About Wonderful Life and Crucible of Creation. About broken molds and Technicolor films. About checking the guy’s rock record and replaying life’s wobbly mistracked tape.

this is what the late eighties was like

[I biked over the library after Schluter's talk and grabbed some books.  "That's a small book," the librarian remarked about the paperback version of WL, recut into hardback form, "but I'm sure it's filled with big ideas"]

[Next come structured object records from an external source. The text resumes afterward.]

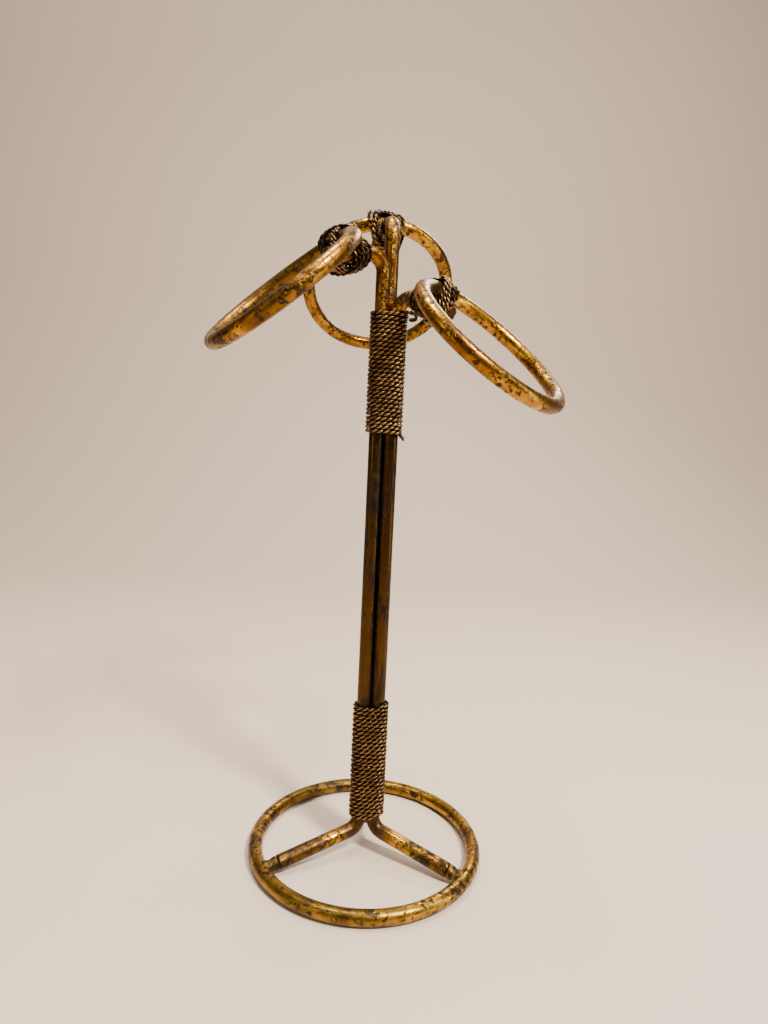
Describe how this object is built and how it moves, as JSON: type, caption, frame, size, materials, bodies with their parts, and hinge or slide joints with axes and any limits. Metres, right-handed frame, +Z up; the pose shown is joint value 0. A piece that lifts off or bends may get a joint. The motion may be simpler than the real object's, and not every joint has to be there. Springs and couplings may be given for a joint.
{
  "type": "three-ring rod stand",
  "caption": "Gilt metal counter-top stand: three rods bound with twisted wire rise from a base ring and each carries a tilted towel ring.",
  "frame": {"origin": "on the floor at the centre of the base ring", "axes": "+Z up along the stem, +X to the right and +Y to the back seen from the front"},
  "size_m": [0.2057, 0.1996, 0.4169],
  "materials": {
    "gilt_base": "antique gilt over steel, worn and darkened",
    "gilt_rod": "antique gilt over steel, browned on the stem",
    "gilt_ring": "antique gilt over steel, speckled with dark patina",
    "weld": "dull gilt over rough weld",
    "twisted_wire": "dark bronze with gold on the crests"
  },
  "bodies": {
    "root": {"base_ring": "gilt_base", "rod_left": "gilt_rod", "rod_right": "gilt_rod", "rod_back": "gilt_rod", "ring_left": "gilt_ring", "ring_right": "gilt_ring", "ring_back": "gilt_ring", "spoke_weld_left": "weld", "spoke_weld_right": "weld", "spoke_weld_back": "weld", "ring_braze_left": "weld", "ring_braze_right": "weld", "ring_braze_back": "weld", "arm_coil_left": "twisted_wire", "arm_coil_right": "twisted_wire", "arm_coil_back": "twisted_wire", "lashing_left": "twisted_wire", "lashing_right": "twisted_wire", "lashing_back": "twisted_wire", "upper_wrap": "twisted_wire", "lower_wrap": "twisted_wire"}
  },
  "joints": []
}
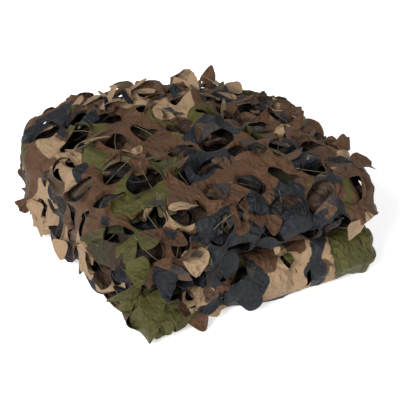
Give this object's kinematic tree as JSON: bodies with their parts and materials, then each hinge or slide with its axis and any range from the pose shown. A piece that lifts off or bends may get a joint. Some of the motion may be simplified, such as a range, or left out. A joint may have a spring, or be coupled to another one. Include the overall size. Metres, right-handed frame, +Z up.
{
  "type": "folded camouflage net",
  "caption": "Leaf-cut camouflage net of thin printed cloth, folded back and forth into a soft square pack that lies flat on its lowest layer",
  "frame": {"origin": "middle of the pack's footprint, on the surface that it rests on", "axes": "+Z up, through the layers; +X along the two big folds of the front, towards the end where the layers are open; -Y out of the front, where the big folds are"},
  "size_m": [0.431, 0.4264, 0.2022],
  "materials": {
    "camouflage_cloth": "printed polyester cloth with a slight sheen, in brown, tan, olive green and blue-black"
  },
  "bodies": {
    "root": {"camouflage_net": "camouflage_cloth"}
  },
  "joints": []
}
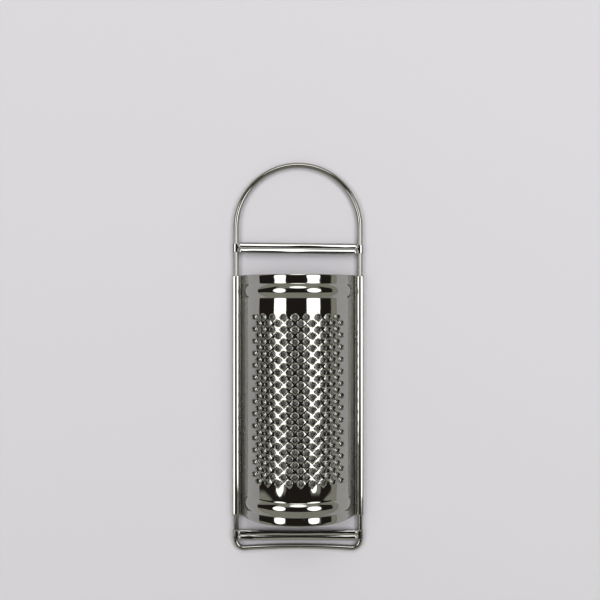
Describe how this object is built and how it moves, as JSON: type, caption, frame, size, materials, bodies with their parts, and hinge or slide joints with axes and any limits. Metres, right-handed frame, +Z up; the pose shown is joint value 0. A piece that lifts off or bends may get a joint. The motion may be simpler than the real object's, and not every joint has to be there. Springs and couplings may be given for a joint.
{
  "type": "rasp grater",
  "caption": "Small half-round rasp grater of bright steel: a sheet of punched teeth rolled onto a bent wire frame with a loop handle and two pressed crossbars.",
  "frame": {"origin": "middle of the bounding box in X and Y, on the surface that the rolled edges and tongues lie on", "axes": "+Y along the legs towards the handle, +Z up through the crown of the sheet, +X across to the right leg"},
  "size_m": [0.0486, 0.144, 0.021],
  "materials": {
    "wire": "bright drawn stainless wire, polished",
    "sheet": "mirror-bright rolled stainless sheet, raw sharp rims on the teeth",
    "crossbar": "mirror-bright pressed stainless strip, slightly dented by hand assembly"
  },
  "bodies": {
    "root": {"wire_frame": "wire", "grater_sheet": "sheet", "handle_crossbar": "crossbar", "foot_crossbar": "crossbar"}
  },
  "joints": []
}
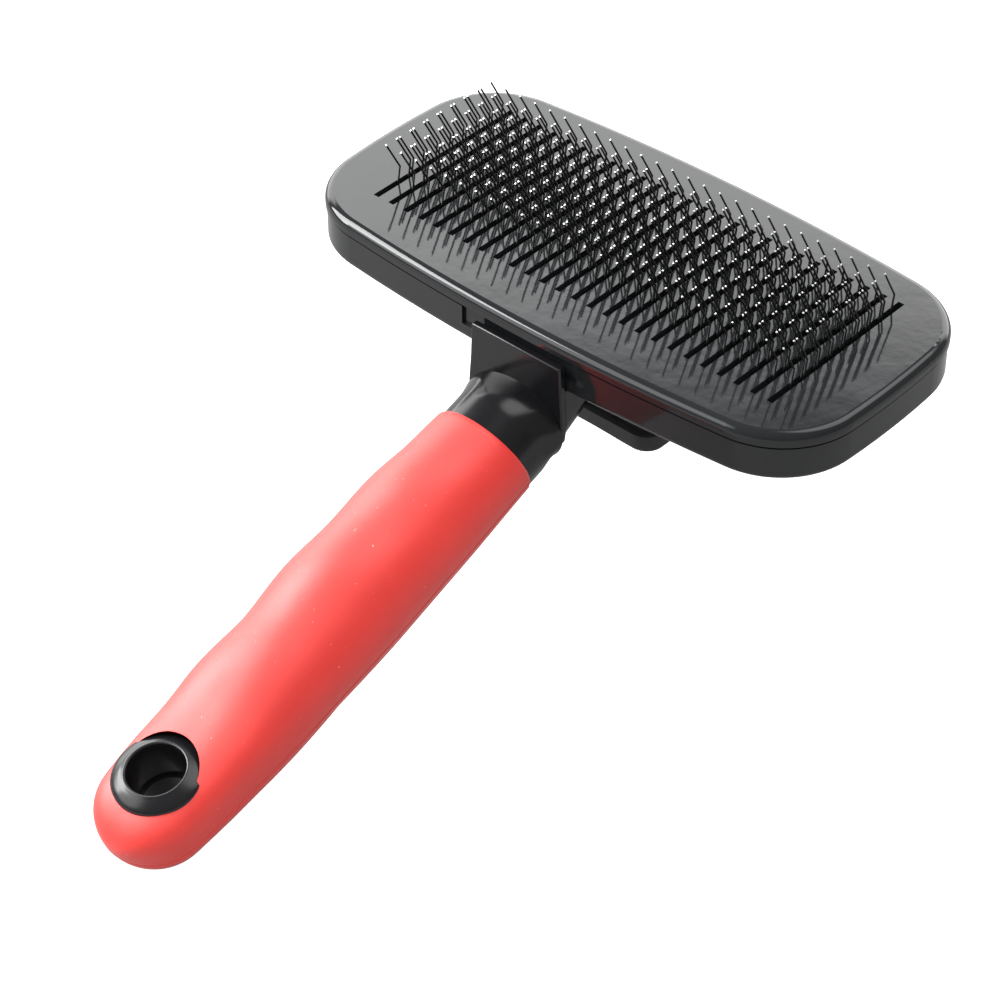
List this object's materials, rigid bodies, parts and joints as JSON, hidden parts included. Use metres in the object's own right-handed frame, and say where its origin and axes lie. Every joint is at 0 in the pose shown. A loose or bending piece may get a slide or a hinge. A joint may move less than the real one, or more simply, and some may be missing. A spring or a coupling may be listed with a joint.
{
  "type": "slicker brush",
  "caption": "Pet slicker brush: wide rounded head of kinked wire pins, slotted front plate lifted by a rear thumb button to clear hair, soft grip with hang hole.",
  "frame": {"origin": "centre of the head's front face, where the pins stand out", "axes": "+Z out of the front face along the pins, +X along the head, the handle leaves towards -Y and dips below the head"},
  "size_m": [0.13, 0.1769, 0.0741],
  "materials": {
    "head_plastic": "moulded gloss",
    "inner_plastic": "plain moulded",
    "pin_wire": "drawn wire with bright tips",
    "screw_steel": "zinc plated",
    "spring_steel": "drawn wire",
    "button_plastic": "fine spark texture",
    "grip_rubber": "soft satin",
    "eyelet_plastic": "moulded gloss",
    "handle_plastic": "moulded gloss"
  },
  "bodies": {
    "brush": {"back_shell": "head_plastic", "button_collar": "head_plastic", "pin_plate": "inner_plastic", "pin_backing": "inner_plastic", "wire_pins_left_outer": "pin_wire", "wire_pins_left_inner": "pin_wire", "wire_pins_right_inner": "pin_wire", "wire_pins_right_outer": "pin_wire", "pin_plate_screws": "screw_steel", "handle_screws": "screw_steel", "spring_seats": "screw_steel", "return_spring_left": "spring_steel", "return_spring_right": "spring_steel", "grip_sleeve": "grip_rubber", "eyelet_front": "eyelet_plastic", "eyelet_back": "eyelet_plastic", "handle_core": "handle_plastic"},
    "ejector": {"front_plate": "head_plastic", "lift_frame": "inner_plastic", "thumb_button": "button_plastic", "button_screws": "screw_steel"}
  },
  "joints": [
    {"name": "button_press", "type": "slide", "parent": "brush", "child": "ejector", "axis": [0, 0, 1], "range_m": [0, 0.01], "stiffness_N_per_m": 400, "springref_m": -0.01, "deforming": ["return_spring_left", "return_spring_right"]}
  ]
}
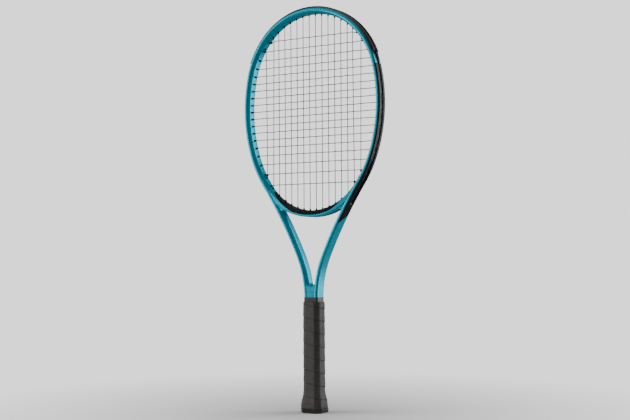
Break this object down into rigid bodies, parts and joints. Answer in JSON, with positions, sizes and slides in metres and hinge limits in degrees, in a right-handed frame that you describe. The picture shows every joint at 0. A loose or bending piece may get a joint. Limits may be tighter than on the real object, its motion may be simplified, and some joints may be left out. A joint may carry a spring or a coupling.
{
  "type": "tennis racket",
  "caption": "Strung adult tennis racket with a hollow frame, open throat, wound grip and a butt cap with a pull-off trap door.",
  "frame": {"origin": "centre of the lowest face, under the butt cap", "axes": "+Z from the butt to the tip of the head, the strings lie in the XZ plane, the front faces -Y"},
  "size_m": [0.269, 0.0386, 0.6858],
  "materials": {
    "frame_paint": "glossy teal paint over carbon fibre",
    "black_nylon": "satin black nylon",
    "string": "smooth dark co-polyester",
    "pallet_foam": "rigid moulded foam",
    "soft_foam": "light filling foam",
    "cap_plastic": "glossy black moulding",
    "steel": "staple wire",
    "grip": "dark grey cushioned wrap",
    "tape": "satin dark tape"
  },
  "bodies": {
    "racket": {"frame_tube": "frame_paint", "throat_bridge": "frame_paint", "shaft_web": "frame_paint", "bumper_guard": "black_nylon", "side_grommets_right": "black_nylon", "side_grommets_left": "black_nylon", "throat_grommets": "black_nylon", "main_string": "string", "cross_string": "string", "tie_off_knots": "string", "pallet_front": "pallet_foam", "pallet_back": "pallet_foam", "handle_foam": "soft_foam", "butt_cap": "cap_plastic", "butt_cap_staples": "steel", "base_grip": "grip", "finishing_tape": "tape"},
    "door": {"trap_door": "cap_plastic"}
  },
  "joints": [
    {"name": "trap_door_pull", "type": "slide", "parent": "racket", "child": "door", "axis": [0, 0, -1], "range_m": [0, 0.015]}
  ]
}
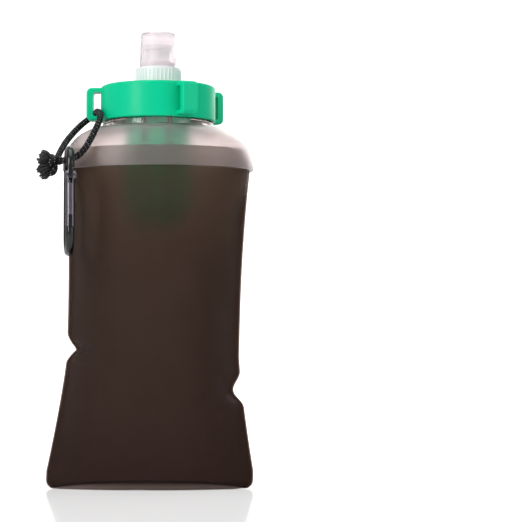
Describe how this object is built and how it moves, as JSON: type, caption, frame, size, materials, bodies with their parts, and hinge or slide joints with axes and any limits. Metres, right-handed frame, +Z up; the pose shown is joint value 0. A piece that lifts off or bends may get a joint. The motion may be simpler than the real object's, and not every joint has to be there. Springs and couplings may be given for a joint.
{
  "type": "folding water bottle",
  "caption": "Soft folding water bottle: film pouch, frosted shoulder, screw lid with filter and capped spout, and a carabiner on a cord loop.",
  "frame": {"origin": "middle of the base, on the surface that the bottle stands on", "axes": "+Z up along the bottle, +X to the right across its width, the front faces -Y"},
  "size_m": [0.131, 0.0946, 0.2828],
  "materials": {
    "film": "smoky translucent film, matt",
    "frosted": "frosted translucent moulding, clear at the neck",
    "green": "bright green, gloss",
    "white": "white, satin",
    "nozzle": "white, soft",
    "clear": "clear plastic",
    "silicone": "pale silicone",
    "oring": "black rubber",
    "fibre": "white hollow fibre",
    "mesh": "white woven mesh",
    "cord": "black braid with pale flecks",
    "black_metal": "black anodised",
    "steel": "bare metal",
    "spring": "steel wire"
  },
  "bodies": {
    "pouch": {"pouch_front_panel": "film", "pouch_back_panel": "film", "pouch_base_panel": "film"},
    "neck": {"neck_shoulder": "frosted"},
    "gasket": {"lid_gasket": "silicone"},
    "carrier": {"filter_carrier": "green", "cartridge_head": "white", "cartridge_oring": "oring", "fiber_bundle": "fibre", "filter_mesh_sleeve": "mesh"},
    "ring": {"lid_ring": "green"},
    "cage": {"filter_cage": "green"},
    "washer": {"spout_washer": "silicone"},
    "collar": {"spout_collar": "white"},
    "nozzle": {"spout_nozzle": "nozzle"},
    "cap": {"dust_cap": "clear"},
    "cord": {"cord_loop": "cord", "cord_knot": "cord"},
    "carabiner": {"carabiner_body": "black_metal", "carabiner_rivet": "steel"},
    "gate": {"carabiner_gate": "steel", "carabiner_spring": "spring"}
  },
  "joints": [
    {"name": "pouch_collapse", "type": "slide", "parent": "pouch", "child": "neck", "axis": [0, 0, 1], "range_m": [-0.09, 0], "deforming": ["pouch_front_panel", "pouch_back_panel"]},
    {"name": "lid_lift_off", "type": "slide", "parent": "neck", "child": "gasket", "axis": [0, 0, 1], "range_m": [0, 0.11]},
    {"name": "lid_rise", "type": "slide", "parent": "gasket", "child": "carrier", "axis": [0, 0, 1], "range_m": [0, 0.0041]},
    {"name": "lid_turn", "type": "hinge", "parent": "carrier", "child": "ring", "pos_m": [0.0048, 0, 0.238], "axis": [0, 0, 1], "range_deg": [0, 90]},
    {"name": "cage_pull", "type": "slide", "parent": "carrier", "child": "cage", "axis": [0, 0, 1], "range_m": [-0.065, 0]},
    {"name": "collar_rise", "type": "slide", "parent": "carrier", "child": "washer", "axis": [0, 0, 1], "range_m": [0, 0.0059]},
    {"name": "collar_turn", "type": "hinge", "parent": "washer", "child": "collar", "pos_m": [0.0048, 0, 0.254], "axis": [0, 0, 1], "range_deg": [0, 504]},
    {"name": "spout_pull", "type": "slide", "parent": "collar", "child": "nozzle", "axis": [0, 0, 1], "range_m": [0, 0.005]},
    {"name": "dust_cap_pull", "type": "slide", "parent": "collar", "child": "cap", "axis": [0, 0, 1], "range_m": [0, 0.03]},
    {"name": "cord_swing", "type": "hinge", "parent": "ring", "child": "cord", "pos_m": [-0.0331, 0, 0.2331], "axis": [0, 1, 0], "range_deg": [0, 80]},
    {"name": "carabiner_swing", "type": "hinge", "parent": "cord", "child": "carabiner", "pos_m": [-0.0472, -0.0375, 0.2004], "axis": [0.9903, 0.1392, 0], "range_deg": [-35, 8]},
    {"name": "gate_open", "type": "hinge", "parent": "carabiner", "child": "gate", "pos_m": [-0.04539, -0.05037, 0.1893], "axis": [0.9903, 0.1392, 0], "range_deg": [0, 25], "stiffness_Nm_per_rad": 0.01, "springref_deg": -22.92}
  ],
  "couplings": [
    {"joint": "lid_rise", "follows": "lid_turn", "m_per_rad": 0.0025465},
    {"joint": "collar_rise", "follows": "collar_turn", "m_per_rad": 0.00066845}
  ]
}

And about GOBE and rocks from space. About evolutionary anachronism and steampunk anomalocaridids and Schinderhannes. About Chengjiang and Emu Bay and Orsten.

[I Googled.]

About Caratacus and the Ordovices and predictable outcomes. About the Cincinnati arch and Creation Museum atop it. About how those that ignore history are doomed to not worry about it too much, along the way.

[I read.]

And yes about the other big and massively under-celebrated early Paleozoic news this week: Cambrian Bryozoans (!) and Gondwanan echinoderms.

[I typed.]

And ultimately about how, really, all of this maybe shows not so much about the fickle nature of history or the inevitability of intelligence or even about foolish it is to draw deep philosophical lessons from a crappy fossil record.  But that, well, the Earth was a really weird place 550, 450, 250, 50, 5 million years ago and that we have a lot more surprises in store and a lot more to learn.  But we will, in fits and starts, and what we do discover will change our picture of our place in the universe.  Or maybe it won’t.

[I hit delete.]

Because it’s Friday afternoon, and that all sounds pretty damn pretentious and sappy and inconclusive.  Why not throw together a link-heavy meta-post [I thought], then sit back and watch the links decay over the years until all that’s left is an ambiguous smear that’s difficult to make any sense of.

Then I remembered that it’s post a Fall song on your blog day.